Mr. al-Sheikh personifies such problems. Despite being viewed as a potential successor to Mahmoud Abbas, the Palestinian Authority’s 87-year-old president, he is not popular with the public in his job overseeing day-to-day relations between Palestinians and the Israeli military, which have become increasingly fractious since the war broke out.
In his interview with The Times, Mr. al-Sheikh acknowledged the combustible nature of the region after last month’s attacks and the Israeli military response, a war that has killed 10,000 Palestinians, according to the Gazan health authorities.
“Without a comprehensive political initiative from the U.S.,” he said, a postwar Gaza would be “a fertile soil for radicalism.”
For his part, Mr. Biden has publicly embraced a Palestinian state as a remedy for the crisis. “There has to be a vision of what comes next,” he said recently of the war between Israel and Hamas. “In our view, it has to be a two-state solution.”
But he has yet to lay out a road map for getting there and, until now, has done little to suggest that his administration will invest in such a project.
Mr. Biden did not follow through on a campaign pledge to reopen the Washington office of the Palestine Liberation Organization, which his predecessor, Donald J. Trump, ordered closed. He did not reopen the American consulate in Jerusalem, which served Palestinians and was also closed by Mr. Trump. And unlike several of Mr. Biden’s predecessors, he has not named a Middle East envoy.
Until the Hamas attacks, the Middle East peace process ranked comparatively low on the list of White House foreign-policy priorities, after geopolitical rivalries like China and Russia. But the explosion of war between Israel and Hamas has catapulted the issue back to the top of the list.
On his tour of the region in the past week, Mr. Blinken, who had flown from Israel to Jordan, doubled back to meet with Mr. Abbas and Mr. al-Sheikh. He praised the Palestinian Authority for trying to keep order in the West Bank, where violence has soared between Palestinians and extremist Israeli settlers, some of whom are armed and have attacked their neighbors.
On Wednesday, at a meeting of foreign ministers in Tokyo, Mr.

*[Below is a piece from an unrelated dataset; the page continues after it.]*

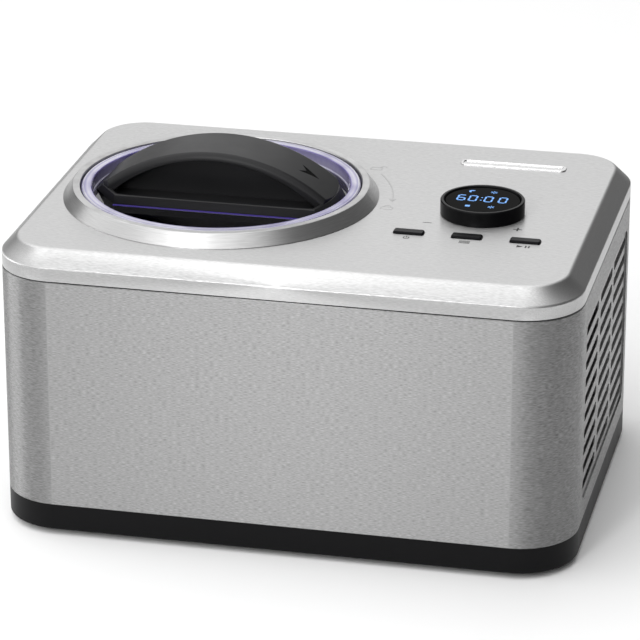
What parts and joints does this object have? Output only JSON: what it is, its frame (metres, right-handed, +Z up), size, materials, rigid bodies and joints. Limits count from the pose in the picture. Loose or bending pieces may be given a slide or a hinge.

Blinken described what he called “elements to get a sustained peace,” chiefly the unification of Gaza with the West Bank under the Palestinian Authority.
“These must include the Palestinian people’s voices and aspirations at the center of post-crisis governance in Gaza,” he said. “It must include Palestinian-led governance and Gaza unified with the West Bank under the Palestinian Authority.”
But Israel may fall out with the United States on that approach. Prime Minister Benjamin Netanyahu suggested this week that his country would maintain a security role in Gaza even after the war ends, because “we’ve seen what happens when we don’t have it.”
Mr. al-Sheikh said he did not believe that any peace deal was possible with Mr. Netanyahu, or his government, which includes far-right and ultranationalist ministers who favor Israel’s annexation of the West Bank.
Mr. Netanyahu, he said, was seizing on the Hamas attacks to drive Palestinians out of Gaza, likening the situation to what the Palestinians call the “nakba,” or catastrophe, the mass displacement of Palestinians before and after Israel’s creation in 1948.
“The strategic goal of this war is to displace the Palestinian people,” he said. “They want to separate Gaza entirely from the West Bank.”
In today’s inflamed atmosphere, Mr. al-Sheikh said, the Palestinian Authority’s plea for calm is unpopular with its people, who are enraged by the deaths of thousands of Palestinian civilians in the Gaza war and yearn for vengeance.
“Palestinians do not accept this stance right now,” he said. “People may not understand my position today, but they will tomorrow.”
“I’m not Hamas,” Mr. al-Sheikh concluded. “I represent the Palestinian people.”